** begin **
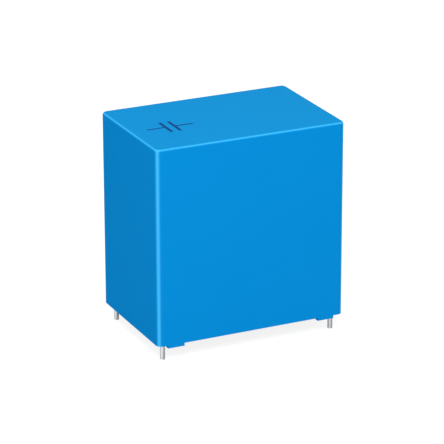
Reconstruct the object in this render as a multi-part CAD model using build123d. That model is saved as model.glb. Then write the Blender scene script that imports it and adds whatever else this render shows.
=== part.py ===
from build123d import *

import os
from itertools import product

# A box film capacitor with four board leads.
#
# Millimetres, +Z up. The origin is the centre of the lead pattern in the seating plane,
# which is the underside of the four stand-off feet and the top of the board. X runs from
# one terminal to the other, and Y across the two legs of a terminal.
#
# The capacitor is one pressed oval winding of metallised film, whose two ends carry a
# layer of sprayed metal. A wire bent to an upturned U crosses each sprayed end and is
# soldered to it, and its two legs leave the case as leads. The winding stands in a
# moulded case that is open at the bottom, and casting resin fills what is left and
# seals the opening.

# Terminal wires
lead_diameter = 1.0
lead_pitch = 37.5  # between the two terminals, along X
lead_row_pitch = 23.1  # between the two legs of a terminal, along Y
lead_length = 2.95  # free length below the seating plane
lead_bend_radius = 1.0  # at the wire's centre line
lead_bar_height = 14.0  # the crossing stretch's centre line above the seating plane
lead_sink = 0.1  # how far the crossing stretch is pressed into the sprayed metal

# Moulded case
case_wall = 0.9  # at the open rim
case_roof = 1.1
case_height = 41.15  # from the open rim to the closed top
case_corner_radius = 1.2  # the four upright edges
case_top_radius = 0.55  # the edges round the top face
cavity_corner_radius = 0.5
cavity_draft = 0.3  # degrees, so that the moulding's core pulls out
lead_end_gap = 0.45  # resin between a lead and the end wall
lead_side_gap = 0.7  # resin between a lead and the side wall

# Stand-off feet, which are the lower ends of the ribs that centre the winding
foot_height = 0.6
foot_length = 3.55
foot_inset = 2.2  # from the case's end face to the foot
rib_height = 1.75  # how far a rib stands into the case
lead_relief = 0.3  # clearance between a lead and the rib beside it

# Winding and its sprayed ends
winding_clearance = 0.5  # to the ribs on each side
winding_roof_gap = 0.6
winding_cover = 2.8  # resin between the winding and the open end
spray_thickness = 0.5

# Solder joint along the crossing stretch of a terminal wire
joint_length = 9.0
joint_width = 3.4
joint_height = 1.1
joint_slope = 30  # degrees, how much its sides lean in

# Casting resin
resin_recess = 0.6  # from the rim up to the resin's surface
resin_creep = 0.3  # how far the resin creeps towards the rim along the walls
resin_creep_slope = 45  # degrees

# Sizes that follow
lead_radius = lead_diameter / 2
case_length = lead_pitch + lead_diameter + 2 * (lead_end_gap + case_wall)
case_width = lead_row_pitch + lead_diameter + 2 * (lead_side_gap + case_wall)
cavity_length = case_length - 2 * case_wall
cavity_width = case_width - 2 * case_wall
cavity_depth = case_height - case_roof
resin_level = foot_height + resin_recess
winding_thickness = cavity_width - 2 * (rib_height + winding_clearance)
winding_bottom = resin_level + winding_cover
winding_top = foot_height + cavity_depth - winding_roof_gap
winding_height = winding_top - winding_bottom
spray_face = lead_pitch / 2 - lead_radius + lead_sink
winding_length = 2 * (spray_face - spray_thickness)
foot_depth = case_wall + rib_height
foot_x = case_length / 2 - foot_inset - foot_length / 2
foot_y = case_width / 2 - foot_depth / 2

ENDS = {"left": -1, "right": 1}
CORNERS = list(product(ENDS.values(), (-1, 1)))


def lead_circles(radius):
    """One circle round each of the four leads."""
    return [
        Pos(end * lead_pitch / 2, side * lead_row_pitch / 2) * Circle(radius)
        for end, side in CORNERS
    ]


def rib_section():
    """The four ribs with the wall behind them, hollowed where a lead passes."""
    pads = [
        Pos(end * foot_x, side * foot_y) * Rectangle(foot_length, foot_depth)
        for end, side in CORNERS
    ]
    return Sketch() + pads - lead_circles(lead_radius + lead_relief)


def ribs():
    """The four ribs, whose lower ends are the feet, from the board to the case's roof."""
    return extrude(rib_section(), foot_height + cavity_depth)


def mouth(height):
    """The outline of the case's opening, at a height above the open rim."""
    return Pos(0, 0, foot_height + height) * Rectangle(cavity_length, cavity_width)


def cavity():
    """The hollow of the case, which narrows towards the roof by the moulding draft."""
    hollow = extrude(mouth(0), cavity_depth, taper=cavity_draft)
    uprights = hollow.edges().group_by(Axis.Z)[1]
    return fillet(uprights, cavity_corner_radius)


def winding_section():
    """The pressed winding's oval, upright in the YZ plane."""
    middle = (winding_bottom + winding_top) / 2
    oval = SlotOverall(winding_height, winding_thickness, rotation=90)
    return Plane.YZ * Pos(0, middle) * oval


def make_winding():
    """The wound film, with its axis along X."""
    return extrude(winding_section(), winding_length / 2, both=True)


def make_terminal(end):
    """A wire bent to an upturned U. Its legs are two of the leads."""
    x = end * lead_pitch / 2
    y = lead_row_pitch / 2
    path = FilletPolyline(
        (x, -y, -lead_length),
        (x, -y, lead_bar_height),
        (x, y, lead_bar_height),
        (x, y, -lead_length),
        radius=lead_bend_radius,
    )
    start = Plane(origin=path @ 0, z_dir=path % 0)
    return sweep(start * Circle(lead_radius), path=path)


def make_spray(end, terminal):
    """The metal sprayed on one end of the winding, grooved by the terminal wire."""
    inner = Pos(end * winding_length / 2, 0, 0) * winding_section()
    layer = extrude(inner, spray_thickness, dir=(end, 0, 0))
    return layer - terminal


def make_joint(end, terminal):
    """A low mound of solder along the wire, on the sprayed face."""
    face = Plane(
        origin=(end * spray_face, 0, lead_bar_height), x_dir=(0, 1, 0), z_dir=(end, 0, 0)
    )
    outline = face * SlotOverall(joint_length, joint_width)
    return extrude(outline, joint_height, taper=joint_slope) - terminal


def make_case():
    """The moulded case: a rounded box, open below, with four ribs that end in feet."""
    outline = RectangleRounded(case_length, case_width, case_corner_radius)
    box = extrude(Pos(0, 0, foot_height) * outline, case_height)
    top = box.faces().sort_by(Axis.Z)[-1]
    box = fillet(top.edges(), case_top_radius)
    return box - cavity() + ribs()


def make_resin(inside):
    """What fills the case round the other pieces, up to a little short of the rim."""
    rise = resin_recess - resin_creep
    block = cavity() - extrude(mouth(0), rise)
    block -= extrude(mouth(rise), resin_creep, taper=resin_creep_slope)
    block -= ribs()
    for piece in inside:
        block -= piece
    return block


def build():
    """Every piece by the name of its node."""
    pieces = {"film_winding": make_winding()}
    for end_name, end in ENDS.items():
        terminal = make_terminal(end)
        pieces[f"terminal_wire_{end_name}"] = terminal
        pieces[f"end_spray_{end_name}"] = make_spray(end, terminal)
        pieces[f"solder_joint_{end_name}"] = make_joint(end, terminal)
    pieces["potting_resin"] = make_resin(list(pieces.values()))
    pieces["case"] = make_case()
    return pieces


os.makedirs("parts", exist_ok=True)
for name, piece in build().items():
    export_step(piece, f"parts/{name}.step")
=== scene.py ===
import math

import bpy
import numpy as np
from mathutils import Matrix, Vector


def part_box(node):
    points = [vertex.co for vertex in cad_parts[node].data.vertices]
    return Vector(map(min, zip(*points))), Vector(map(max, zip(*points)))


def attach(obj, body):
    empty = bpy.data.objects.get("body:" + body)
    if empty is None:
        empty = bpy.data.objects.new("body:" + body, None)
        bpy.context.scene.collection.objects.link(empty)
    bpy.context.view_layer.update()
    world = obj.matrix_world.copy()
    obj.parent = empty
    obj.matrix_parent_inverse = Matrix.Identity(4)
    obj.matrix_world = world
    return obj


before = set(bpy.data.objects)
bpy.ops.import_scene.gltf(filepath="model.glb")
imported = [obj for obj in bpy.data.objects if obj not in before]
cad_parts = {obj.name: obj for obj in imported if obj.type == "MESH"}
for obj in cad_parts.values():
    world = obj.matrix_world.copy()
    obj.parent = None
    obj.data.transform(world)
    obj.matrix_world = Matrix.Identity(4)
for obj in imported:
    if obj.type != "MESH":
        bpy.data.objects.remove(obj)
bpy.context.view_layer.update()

# Sizes of the capacitor, in metres, as the CAD has them. RIM is how high the case's rim
# stands above the feet's undersides, BAR_HEIGHT is the middle of a wire's crossing
# stretch, and the ribs lie between two places along X and beyond one along Y.
MM = 0.001
CASE_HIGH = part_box("case")[1]
CASE_TOP = CASE_HIGH[2]
RIM = 0.6 * MM
WALL = 0.9 * MM
RESIN_LEVEL = 1.2 * MM
LEAD_X, LEAD_Y = 18.75 * MM, 11.55 * MM
LEAD_RADIUS = 0.5 * MM
WIRE_LOW, WIRE_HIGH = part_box("terminal_wire_left")
LEAD_TIP = WIRE_LOW[2]
BAR_HEIGHT = WIRE_HIGH[2] - LEAD_RADIUS
RIB_X = (14.85 * MM, 18.40 * MM)
RIB_Y = 11.0 * MM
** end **
### Directions
Extract and reproduce exactly the lines opening with the line containing "return block" and closing with the line containing "obj.matrix_parent_inverse = Matrix.Identity(4)", inclusive.

### Written solution
    return block


def build():
    """Every piece by the name of its node."""
    pieces = {"film_winding": make_winding()}
    for end_name, end in ENDS.items():
        terminal = make_terminal(end)
        pieces[f"terminal_wire_{end_name}"] = terminal
        pieces[f"end_spray_{end_name}"] = make_spray(end, terminal)
        pieces[f"solder_joint_{end_name}"] = make_joint(end, terminal)
    pieces["potting_resin"] = make_resin(list(pieces.values()))
    pieces["case"] = make_case()
    return pieces


os.makedirs("parts", exist_ok=True)
for name, piece in build().items():
    export_step(piece, f"parts/{name}.step")
=== scene.py ===
import math

import bpy
import numpy as np
from mathutils import Matrix, Vector


def part_box(node):
    points = [vertex.co for vertex in cad_parts[node].data.vertices]
    return Vector(map(min, zip(*points))), Vector(map(max, zip(*points)))


def attach(obj, body):
    empty = bpy.data.objects.get("body:" + body)
    if empty is None:
        empty = bpy.data.objects.new("body:" + body, None)
        bpy.context.scene.collection.objects.link(empty)
    bpy.context.view_layer.update()
    world = obj.matrix_world.copy()
    obj.parent = empty
    obj.matrix_parent_inverse = Matrix.Identity(4)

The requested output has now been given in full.